The multilevel sampling method reports estimates of the first four moments and a summary of the evaluations performed for each model fidelity and discretization level. The method does not support any level mappings (response, probability, reliability, generalized reliability) at this time.

Expected HDF5 Output

If Dakota was built with HDF5 support and run with the hdf5 keyword, this method writes the following results to HDF5:

In addition, the execution group has the attribute equiv_hf_evals, which records the equivalent number of high-fidelity evaluations.

Usage Tips

The multilevel sampling method must be used in combination with a hierarchical model specification. When exploiting multiple discretization levels, it is necessary to identify the variable string identifier that controls these levels using solution_level_control. Associated relative costs also need to be supplied using solution_level_cost.

Additional Discussion

Also see multilevel regression in polynomial_chaos.

Examples

The following method block

method,
    model_pointer = 'HIERARCH'
    multilevel_sampling             
      pilot_samples = 20 seed = 1237
      max_iterations = 10
      convergence_tolerance = .001

results in multilevel Monte Carlo when the HIERARCH model specification contains a single model fidelity with multiple discretization levels, in control variate Monte Carlo when the HIERARCH model specification has multiple ordered model fidelities each with a single discretization level, and multilevel control variate Monte Carlo when the HIERARCH model specification contains multiple model fidelities each with multiple discretization levels.

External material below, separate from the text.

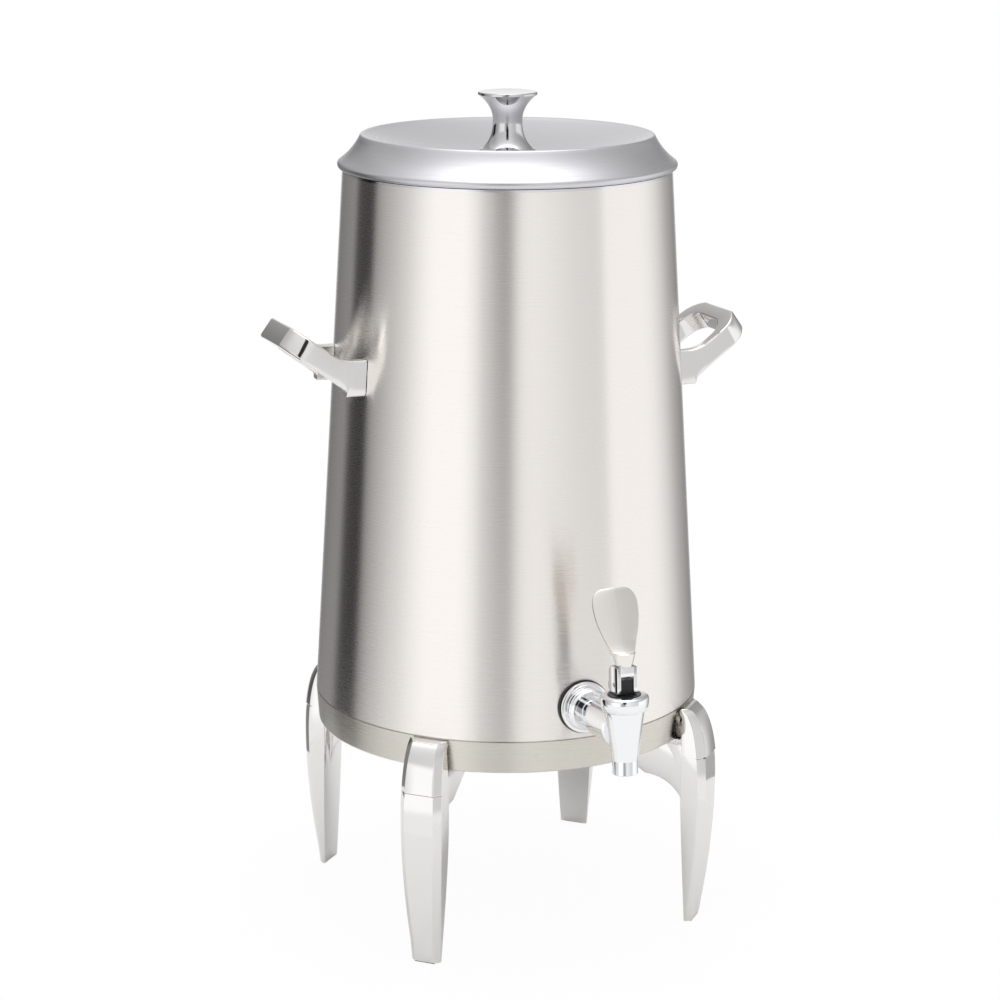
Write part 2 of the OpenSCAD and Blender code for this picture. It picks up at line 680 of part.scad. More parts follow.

An example of the former (single model fidelity with multiple discretization levels) follows:

model,
    id_model = 'HIERARCH'
    surrogate hierarchical
      ordered_model_fidelities = 'SIM1'
      correction additive zeroth_order

model,
    id_model = 'SIM1'
    simulation
      solution_level_control = 'N_x'
      solution_level_cost = 630. 1260. 2100. 4200.

Refer to dakota/share/dakota/test/dakota_uq_heat_eq_{mlmc,cvmc,mlcvmc}.in for additional examples.